Gamma rays travel from the source through the pipe to the detector where the photons received are counted. A proprietary software specially developed for this equipment converts the photon counts and displays a graphical image that corresponds correctly to the pipe condition of the pipe being scanned.
Once calibrated to a known thickness value of the piping material, it can detect most anomalies in process piping that causes a change in density from one area of pipe to another. The Profiler may be used to inspect insulated piping without insulation removal, including straight runs of pipe, elbows, tees, reducers, weld-neck flanges, and most other piping components.
Profiler scan can reveal density variations caused by corrosion, welds, wet insulation, blockages, and any other indication caused by a change in density. The Profiler is capable of inspecting all known materials used in pipe fabrication, including carbon steel, stainless steel, cast iron, aluminium, plastic, and PVC.
“A stitch in time saves nine” says the old proverb; a wet insulation identified and corrective action taken in time can save the pipe from getting corroded. Imagine the advantages of preventing corrosion rather than taking corrective action after the pipe is corroded. Periodical scheduled scans can detect wet insulation and corrective action can be taken even before corrosion starts eating up the pipe walls.
Results of a Profiler inspection are graphically displayed in real time to the operator and do not need days or weeks of waiting for a film to be processed or detailed analysis of inspection data by another interpreter. Corrosion or other problems like leakage, wet insulation etc are found in real time, and the pipe may be marked for additional remedial action or further investigation using complimentary NDT methods.
Compared to more conventional inspection methods like ultrasonic thickness testing and industrial radiography, the Profiler is capable of collecting much more data in a short period, thus making the profiler a much more productive inspection tool.

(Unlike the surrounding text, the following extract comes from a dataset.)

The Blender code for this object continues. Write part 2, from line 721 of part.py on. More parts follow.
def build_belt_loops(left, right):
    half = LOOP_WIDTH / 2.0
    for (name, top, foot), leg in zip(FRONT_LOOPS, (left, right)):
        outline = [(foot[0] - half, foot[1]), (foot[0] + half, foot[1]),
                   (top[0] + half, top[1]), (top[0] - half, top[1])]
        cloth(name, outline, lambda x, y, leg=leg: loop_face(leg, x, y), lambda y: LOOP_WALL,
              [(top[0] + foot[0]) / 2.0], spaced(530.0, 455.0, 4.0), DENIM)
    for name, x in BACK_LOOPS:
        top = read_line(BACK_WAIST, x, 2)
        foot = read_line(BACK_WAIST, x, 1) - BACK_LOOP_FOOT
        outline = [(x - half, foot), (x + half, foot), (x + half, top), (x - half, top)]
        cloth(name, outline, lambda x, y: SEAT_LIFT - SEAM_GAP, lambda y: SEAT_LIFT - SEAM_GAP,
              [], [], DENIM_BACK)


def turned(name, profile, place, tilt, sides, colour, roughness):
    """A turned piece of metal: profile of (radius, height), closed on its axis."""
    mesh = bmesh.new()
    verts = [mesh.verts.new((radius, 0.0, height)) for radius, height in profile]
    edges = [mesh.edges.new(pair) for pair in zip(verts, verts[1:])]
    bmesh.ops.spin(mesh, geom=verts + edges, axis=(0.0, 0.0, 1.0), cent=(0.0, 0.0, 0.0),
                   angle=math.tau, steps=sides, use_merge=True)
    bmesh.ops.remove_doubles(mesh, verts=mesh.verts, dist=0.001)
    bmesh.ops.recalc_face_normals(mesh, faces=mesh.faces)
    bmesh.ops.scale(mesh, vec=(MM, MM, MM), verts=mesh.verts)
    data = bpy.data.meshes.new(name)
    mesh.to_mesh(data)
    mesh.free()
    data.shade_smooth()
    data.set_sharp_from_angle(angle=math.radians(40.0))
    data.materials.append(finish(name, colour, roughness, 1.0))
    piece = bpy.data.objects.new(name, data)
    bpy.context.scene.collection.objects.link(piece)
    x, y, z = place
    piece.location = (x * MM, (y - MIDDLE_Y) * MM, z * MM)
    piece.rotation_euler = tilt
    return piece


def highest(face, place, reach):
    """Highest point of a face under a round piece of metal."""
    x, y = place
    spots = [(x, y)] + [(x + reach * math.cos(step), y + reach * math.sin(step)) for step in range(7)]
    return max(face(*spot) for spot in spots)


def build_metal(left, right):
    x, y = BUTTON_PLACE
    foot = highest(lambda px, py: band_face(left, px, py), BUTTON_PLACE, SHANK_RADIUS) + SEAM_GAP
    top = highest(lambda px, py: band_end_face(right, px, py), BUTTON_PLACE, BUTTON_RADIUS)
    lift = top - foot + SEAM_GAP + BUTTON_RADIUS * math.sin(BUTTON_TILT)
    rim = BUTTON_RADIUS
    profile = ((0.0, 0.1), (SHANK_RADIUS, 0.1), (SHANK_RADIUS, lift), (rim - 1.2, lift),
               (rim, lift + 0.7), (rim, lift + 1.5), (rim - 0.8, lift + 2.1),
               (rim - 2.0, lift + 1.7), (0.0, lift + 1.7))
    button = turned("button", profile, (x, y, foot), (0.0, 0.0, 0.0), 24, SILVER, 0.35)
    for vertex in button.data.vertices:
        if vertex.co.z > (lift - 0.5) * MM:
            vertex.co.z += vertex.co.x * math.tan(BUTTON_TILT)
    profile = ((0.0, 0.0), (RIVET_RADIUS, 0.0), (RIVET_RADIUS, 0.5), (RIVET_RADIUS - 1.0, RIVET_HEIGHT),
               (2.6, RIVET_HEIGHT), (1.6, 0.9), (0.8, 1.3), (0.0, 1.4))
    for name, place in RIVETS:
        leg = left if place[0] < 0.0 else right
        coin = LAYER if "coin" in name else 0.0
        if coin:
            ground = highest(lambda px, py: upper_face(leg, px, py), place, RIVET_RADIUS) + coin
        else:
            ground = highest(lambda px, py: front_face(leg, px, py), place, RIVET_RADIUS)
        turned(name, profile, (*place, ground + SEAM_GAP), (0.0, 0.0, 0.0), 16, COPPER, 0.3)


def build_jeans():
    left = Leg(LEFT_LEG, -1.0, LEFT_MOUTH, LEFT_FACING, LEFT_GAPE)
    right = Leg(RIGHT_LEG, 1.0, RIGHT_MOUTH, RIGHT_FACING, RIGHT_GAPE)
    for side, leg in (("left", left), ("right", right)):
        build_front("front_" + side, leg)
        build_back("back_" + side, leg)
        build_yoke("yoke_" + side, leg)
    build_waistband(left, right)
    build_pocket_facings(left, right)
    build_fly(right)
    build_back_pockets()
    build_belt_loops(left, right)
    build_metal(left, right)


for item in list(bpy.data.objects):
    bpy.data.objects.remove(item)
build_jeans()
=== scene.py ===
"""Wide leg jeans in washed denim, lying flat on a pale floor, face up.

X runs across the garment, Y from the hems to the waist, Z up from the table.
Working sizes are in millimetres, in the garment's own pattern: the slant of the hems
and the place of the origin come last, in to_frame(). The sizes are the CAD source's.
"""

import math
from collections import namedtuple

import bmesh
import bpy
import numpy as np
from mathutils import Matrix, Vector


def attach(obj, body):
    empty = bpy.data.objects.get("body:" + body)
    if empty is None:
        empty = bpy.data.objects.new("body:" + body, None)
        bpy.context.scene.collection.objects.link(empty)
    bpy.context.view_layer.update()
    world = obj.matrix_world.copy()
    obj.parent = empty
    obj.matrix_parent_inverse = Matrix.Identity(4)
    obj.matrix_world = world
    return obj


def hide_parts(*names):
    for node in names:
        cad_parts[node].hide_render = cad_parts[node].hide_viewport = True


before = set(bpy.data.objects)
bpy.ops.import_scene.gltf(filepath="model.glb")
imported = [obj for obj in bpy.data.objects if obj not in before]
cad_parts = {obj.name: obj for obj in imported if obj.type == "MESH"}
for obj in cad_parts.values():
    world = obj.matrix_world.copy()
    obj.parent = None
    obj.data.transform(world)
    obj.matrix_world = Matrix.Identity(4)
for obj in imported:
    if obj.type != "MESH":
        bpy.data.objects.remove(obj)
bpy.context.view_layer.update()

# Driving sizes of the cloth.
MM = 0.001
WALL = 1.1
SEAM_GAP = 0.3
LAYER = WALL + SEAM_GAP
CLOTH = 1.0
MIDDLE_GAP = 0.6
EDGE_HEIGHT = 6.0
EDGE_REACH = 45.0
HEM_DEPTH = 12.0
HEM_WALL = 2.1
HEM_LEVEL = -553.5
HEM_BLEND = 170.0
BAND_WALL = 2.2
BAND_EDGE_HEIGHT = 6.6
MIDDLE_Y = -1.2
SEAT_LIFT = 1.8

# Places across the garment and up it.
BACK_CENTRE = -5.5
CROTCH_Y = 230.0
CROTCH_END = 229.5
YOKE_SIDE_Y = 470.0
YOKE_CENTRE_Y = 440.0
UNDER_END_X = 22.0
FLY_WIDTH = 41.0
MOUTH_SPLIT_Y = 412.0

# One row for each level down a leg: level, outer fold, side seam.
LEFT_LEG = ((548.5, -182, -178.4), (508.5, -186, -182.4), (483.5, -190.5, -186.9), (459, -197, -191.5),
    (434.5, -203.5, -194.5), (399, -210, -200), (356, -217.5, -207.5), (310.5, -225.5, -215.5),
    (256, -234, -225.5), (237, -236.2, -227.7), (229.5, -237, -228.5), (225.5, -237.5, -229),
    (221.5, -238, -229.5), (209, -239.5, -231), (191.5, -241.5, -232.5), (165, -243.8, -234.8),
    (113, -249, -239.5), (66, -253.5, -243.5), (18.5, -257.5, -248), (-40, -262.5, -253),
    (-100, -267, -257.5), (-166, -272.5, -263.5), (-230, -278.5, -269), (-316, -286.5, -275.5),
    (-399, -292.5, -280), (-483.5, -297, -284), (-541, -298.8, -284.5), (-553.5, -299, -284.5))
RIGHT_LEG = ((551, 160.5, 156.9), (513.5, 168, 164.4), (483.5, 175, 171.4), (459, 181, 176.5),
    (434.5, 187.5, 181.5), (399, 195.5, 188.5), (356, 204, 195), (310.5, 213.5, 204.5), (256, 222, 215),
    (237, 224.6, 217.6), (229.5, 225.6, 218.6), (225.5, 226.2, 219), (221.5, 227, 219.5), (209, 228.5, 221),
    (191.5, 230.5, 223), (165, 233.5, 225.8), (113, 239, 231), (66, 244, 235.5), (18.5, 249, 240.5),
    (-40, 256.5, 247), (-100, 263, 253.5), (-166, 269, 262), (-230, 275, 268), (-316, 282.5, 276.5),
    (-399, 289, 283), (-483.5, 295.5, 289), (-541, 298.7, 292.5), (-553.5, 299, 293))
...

The Profiler is simple to use, portable & works on a rechargeable battery and can perform in most process environments to provide quick, reliable results.
The major advantages of Low intensity x-ray imaging can be summarised as:
- No need of costly insulation removal
- No need of cordoning off the areas as required in radiography
- No physical contact is required with the piping and so even high temperature pipes can be inspected online.( No temperature, weather or surface condition limitations)
- No need of surface preparation.
- Even non magnetic, non metallic pipes can be inspected
- Can detect wet insulation which in turn will lead to CUI ( prevention is better than cure)
- Can detect internal erosion / corrosion and gives absolute values of remaining wall thickness.
Whether bare piping or insulated piping, The Profiler system is capable of detecting/identifying:
- Internal Corrosion
- External Corrosion
- Weld Line identification
- Heat Affected (HAZ) Corrosion
- Blockage and Fouling
- Changes in Pipe Schedule
- Determination of product level in piping
- Wet insulation
- Water or Ice in the insulation without a costly insulation removal and reinstallation process.
Like any other NDT technique, the Lixi profiler also has its limitations too. The largest C-arm of the profiler has an opening of 18 inches and so piping with a maximum diameter of 18” including insulation can only be inspected using Lixi Profiler.
As the C-arm straddles the pipe being inspected, piping that has access to both sides can only be inspected using this tool.
The maximum double wall thickness of 30 mm of steel ( or equivalent) can only be inspected with precision and accuracy using this technique, even though spot readings can be taken for up to 50 mm of double wall thickness.
It should also be noted that this tool is NOT recommended for weld inspections or detection of cracks or pin holes.
However most pin holes are associated with deterioration mechanisms causing localised thinning!
Moreover extensive training and experience is required for the interpretation of the scan data acquired by the profiler.
Case Study 1:
The profiler has been successfully used in the oil sands industries in Canada for detection of hardened bitumen built-ups/blockages in radiant heater coils and caustic lines. In one case, radiant heater coils were blocked with hard bitumen due to coke formation at elevated temperatures. The maintenance team had tried to flush it out with high pressure water/steam and, even attempted to send a pig through the line to open up the blockage. Eventually the pig was lost in the serpentine coil and unable locate the pig for several days. That is where our team came in with The Profiler system and it took less than few hours to locate the exact location of the blockage and even the extent of blockages at though out the entire length of the coil.
Axial Scan Full
The profiler equipment was calibrated with steel step wedge to match the density of the steel pipe and double wall thickness of empty pipe was checked. The empty pipe was found to have a double wall thickness of 17mm which matched the manufactures data of the pipe schedule.
On scanning the tubes, different readings ranging up to 25mm was found. The area with the highest reading of 25 mm was cut and examined. It was found to be tightly packed with coke that corresponds to full blockage. Areas with intermediate readings were found to have partial blockage or a layer of coke deposit around the tubes’ inside wall. The areas of full blockage were cut out and cleaned. Areas with partial blockage were cleaned using cleaning pigs as there was enough room for the pig to navigate through. The conventional method of repair which would have been cutting out 27 return bends and cleaning them welding them all back, the job was completed by cutting just 7 “U” bends and thus saving a lot of down time of the equipment and additional work. More than identifying the blockage locations, the profiler is able to estimate the extent of blockage too.
Case Study 2:
In another case, while conducting corrosion survey on boiler tubes in an oil sands facility in Alberta, a section of the tubes were found to have increased in wall thickness on a section of the coil. On further verification it was found to be tubes of higher schedule, an error in the drawing and the as built drawing was updated accordingly. The profiler is an ideal tool to verify actual wall thickness or schedules of pipes and exact location of the transition, welds, even under insulation.